Het sterven van tante Mary in 1993 brengt John Boyle ertoe na meer dan veertig jaar zijn belevenissen op papier te zetten. Zijn leven -dat zich grotendeels in Brussel afspeelt- bevindt zich dan in een crisis en voor zijn gevoel heeft dat alles te maken met zijn afkomst.

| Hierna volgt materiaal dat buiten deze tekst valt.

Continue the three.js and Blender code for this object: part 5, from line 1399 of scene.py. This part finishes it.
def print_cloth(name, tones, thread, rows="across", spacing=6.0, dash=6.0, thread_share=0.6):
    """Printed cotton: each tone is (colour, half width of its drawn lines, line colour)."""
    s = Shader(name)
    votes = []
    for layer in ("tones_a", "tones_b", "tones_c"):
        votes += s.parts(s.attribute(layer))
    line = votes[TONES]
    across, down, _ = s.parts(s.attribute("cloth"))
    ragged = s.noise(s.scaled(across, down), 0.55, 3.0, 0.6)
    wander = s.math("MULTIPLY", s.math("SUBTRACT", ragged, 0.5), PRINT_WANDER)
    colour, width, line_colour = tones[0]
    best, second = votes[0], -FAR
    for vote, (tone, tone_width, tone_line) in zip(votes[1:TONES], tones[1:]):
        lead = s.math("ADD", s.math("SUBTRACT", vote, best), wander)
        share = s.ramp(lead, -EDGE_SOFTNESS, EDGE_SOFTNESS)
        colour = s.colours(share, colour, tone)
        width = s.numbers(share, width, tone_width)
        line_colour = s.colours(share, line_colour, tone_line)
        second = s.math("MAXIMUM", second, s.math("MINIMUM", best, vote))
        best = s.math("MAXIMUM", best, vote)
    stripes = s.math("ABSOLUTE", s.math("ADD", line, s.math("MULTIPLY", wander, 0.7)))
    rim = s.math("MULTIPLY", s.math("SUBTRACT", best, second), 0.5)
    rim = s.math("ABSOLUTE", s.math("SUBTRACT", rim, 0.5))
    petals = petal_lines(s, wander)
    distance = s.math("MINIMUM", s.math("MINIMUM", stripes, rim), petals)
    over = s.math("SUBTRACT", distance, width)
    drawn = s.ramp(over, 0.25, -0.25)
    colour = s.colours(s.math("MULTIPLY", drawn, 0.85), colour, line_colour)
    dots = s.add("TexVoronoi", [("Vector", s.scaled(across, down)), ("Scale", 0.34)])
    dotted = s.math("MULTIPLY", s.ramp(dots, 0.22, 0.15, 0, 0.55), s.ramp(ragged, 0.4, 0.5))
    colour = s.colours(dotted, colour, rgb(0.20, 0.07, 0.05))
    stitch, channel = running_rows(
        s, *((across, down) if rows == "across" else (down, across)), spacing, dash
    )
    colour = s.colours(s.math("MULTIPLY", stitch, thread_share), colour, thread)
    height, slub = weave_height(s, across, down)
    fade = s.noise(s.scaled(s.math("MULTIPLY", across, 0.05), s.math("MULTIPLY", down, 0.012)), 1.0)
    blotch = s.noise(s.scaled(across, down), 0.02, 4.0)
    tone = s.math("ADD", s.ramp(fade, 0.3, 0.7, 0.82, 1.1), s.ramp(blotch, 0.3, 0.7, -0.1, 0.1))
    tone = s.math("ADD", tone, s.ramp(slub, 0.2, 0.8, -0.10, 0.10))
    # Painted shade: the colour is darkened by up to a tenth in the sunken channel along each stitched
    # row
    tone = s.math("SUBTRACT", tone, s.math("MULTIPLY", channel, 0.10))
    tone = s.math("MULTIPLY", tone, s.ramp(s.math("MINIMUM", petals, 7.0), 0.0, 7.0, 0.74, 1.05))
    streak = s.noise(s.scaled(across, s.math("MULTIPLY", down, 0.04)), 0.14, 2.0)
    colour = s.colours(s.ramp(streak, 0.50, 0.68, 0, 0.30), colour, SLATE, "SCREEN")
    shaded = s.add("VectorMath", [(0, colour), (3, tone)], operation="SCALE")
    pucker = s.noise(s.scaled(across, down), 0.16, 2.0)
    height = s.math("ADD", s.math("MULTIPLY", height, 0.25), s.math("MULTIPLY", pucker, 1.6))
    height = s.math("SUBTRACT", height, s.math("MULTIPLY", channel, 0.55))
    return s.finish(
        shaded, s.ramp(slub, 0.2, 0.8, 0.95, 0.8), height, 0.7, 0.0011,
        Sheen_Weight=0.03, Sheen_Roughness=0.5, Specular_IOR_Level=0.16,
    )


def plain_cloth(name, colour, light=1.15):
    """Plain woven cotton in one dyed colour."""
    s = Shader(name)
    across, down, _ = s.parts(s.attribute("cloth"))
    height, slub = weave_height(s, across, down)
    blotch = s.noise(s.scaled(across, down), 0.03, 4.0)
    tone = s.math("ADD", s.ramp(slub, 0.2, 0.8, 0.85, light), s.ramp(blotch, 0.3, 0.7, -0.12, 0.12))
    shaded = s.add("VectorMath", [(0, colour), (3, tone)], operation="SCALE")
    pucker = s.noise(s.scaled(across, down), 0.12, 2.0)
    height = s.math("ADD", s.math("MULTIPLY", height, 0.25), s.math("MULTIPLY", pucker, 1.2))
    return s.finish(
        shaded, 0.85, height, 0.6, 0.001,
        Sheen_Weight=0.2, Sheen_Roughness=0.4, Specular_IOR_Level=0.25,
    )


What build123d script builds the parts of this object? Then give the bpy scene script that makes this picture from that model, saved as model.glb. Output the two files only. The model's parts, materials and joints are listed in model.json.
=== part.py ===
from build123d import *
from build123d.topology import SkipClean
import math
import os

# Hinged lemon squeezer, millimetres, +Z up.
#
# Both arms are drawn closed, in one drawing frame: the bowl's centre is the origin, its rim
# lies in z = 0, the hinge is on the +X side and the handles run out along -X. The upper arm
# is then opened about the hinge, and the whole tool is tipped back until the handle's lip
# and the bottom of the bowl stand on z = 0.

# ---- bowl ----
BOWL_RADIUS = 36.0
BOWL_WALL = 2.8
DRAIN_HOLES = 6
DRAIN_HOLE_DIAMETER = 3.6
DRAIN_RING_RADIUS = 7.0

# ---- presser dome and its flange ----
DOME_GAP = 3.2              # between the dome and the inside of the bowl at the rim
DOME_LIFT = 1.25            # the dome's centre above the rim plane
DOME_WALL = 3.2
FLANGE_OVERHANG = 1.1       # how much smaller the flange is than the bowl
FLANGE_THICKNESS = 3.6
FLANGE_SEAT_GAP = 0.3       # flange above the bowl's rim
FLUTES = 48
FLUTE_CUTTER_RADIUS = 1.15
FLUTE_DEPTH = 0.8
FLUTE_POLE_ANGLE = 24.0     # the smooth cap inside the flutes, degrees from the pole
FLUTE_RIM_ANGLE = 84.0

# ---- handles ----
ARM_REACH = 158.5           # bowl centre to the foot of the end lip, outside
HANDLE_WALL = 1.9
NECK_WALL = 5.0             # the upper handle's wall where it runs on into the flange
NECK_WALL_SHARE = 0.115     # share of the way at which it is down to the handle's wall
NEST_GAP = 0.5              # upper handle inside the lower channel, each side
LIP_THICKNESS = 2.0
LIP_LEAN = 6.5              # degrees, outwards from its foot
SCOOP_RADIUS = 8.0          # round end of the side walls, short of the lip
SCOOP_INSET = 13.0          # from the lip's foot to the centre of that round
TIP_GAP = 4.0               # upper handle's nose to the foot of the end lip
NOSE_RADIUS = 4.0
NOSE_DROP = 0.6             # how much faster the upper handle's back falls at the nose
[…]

Toch beschrijft John Boyle niet werkelijk wat de verschillen tussen protestanten en katholieken waren. De protestanten waren gewoon anders en daarmee was er afstand. Het boek gaat vooral over die afstand. Misschien komt het verschil nog het scherpst tot uitdrukking als de hoofdpersonen in het boek -Johns moeder voorop- veelvuldig de Naam van God onnodig gebruiken, naast het aanroepen van de heiligen. Mogelijk is dit typisch katholiek, voor protestanten is het storend.
Informeel
”Galloway Street” is een aangrijpend zelfportret van een eenzaam jongetje dat zich overal buiten geplaatst voelt. Heel knap is ook hoe informeel Engels in informeel Nederlands is vertaald. Wie enigszins op de hoogte is met de situatie in Schotland en Ierland, zal allerlei nuances herkennen, in de wetenschap dat er nog veel meer subtiele gegevens onopgemerkt blijven.
Het boek heeft alleen een persoonlijke pretentie. Een historische beschouwing over het leven als katholiek in Schotland ontbreekt. De belangrijkste waarde van het boek ligt wellicht in de beschrijving die een man vanuit de crisis van de middelbare leeftijd van zijn jeugd geeft.